Co-sponsored by the Center for Taiwan Studies, the Department of Film Studies, and the Department of East Asian Languages and Cultural Studies, the screening of two movies by this prominent director at UCSB (October 2003) was further enhanced by a roundtable discussion with Director Tsai Ming-liang, Prof. Michael Berry (East Asian Languages), and Prof. Claire Conceison (Dramatic Art).

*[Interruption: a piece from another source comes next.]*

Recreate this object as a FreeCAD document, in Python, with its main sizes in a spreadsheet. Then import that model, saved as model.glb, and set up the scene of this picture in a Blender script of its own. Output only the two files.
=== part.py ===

A cinematic meditation on the new millennium, What Time Is It There? creates a sublime, humorous, and affectionate examination of transience, connection, and coincidence, set in Taipei and Paris. Using recurrent allusive and dualistic imagery that figuratively link the disconnected lives of Hsiao Kang, his mother, and an attractive young woman named Shiang-chyi, Tsai visually unites their grief and longing into a universal existential portrait of contemporary alienation. Through comedic, yet achingly bittersweet episodes of near encounters, duality, and coincidence, What Time Is It There? transcends the bounds of geographical, cultural, and personal isolation to map the elusive metaphysical plane of human interconnectedness.
The short The Skywalk Is Gone, which can be considered an epilogue to What Time Is It There?, continues the journey of Shiang-chyi and Hsiao Kang. In the process, Tsai Ming-liang further develops his own cinematic exploration of disconnect, alienation, and loneliness.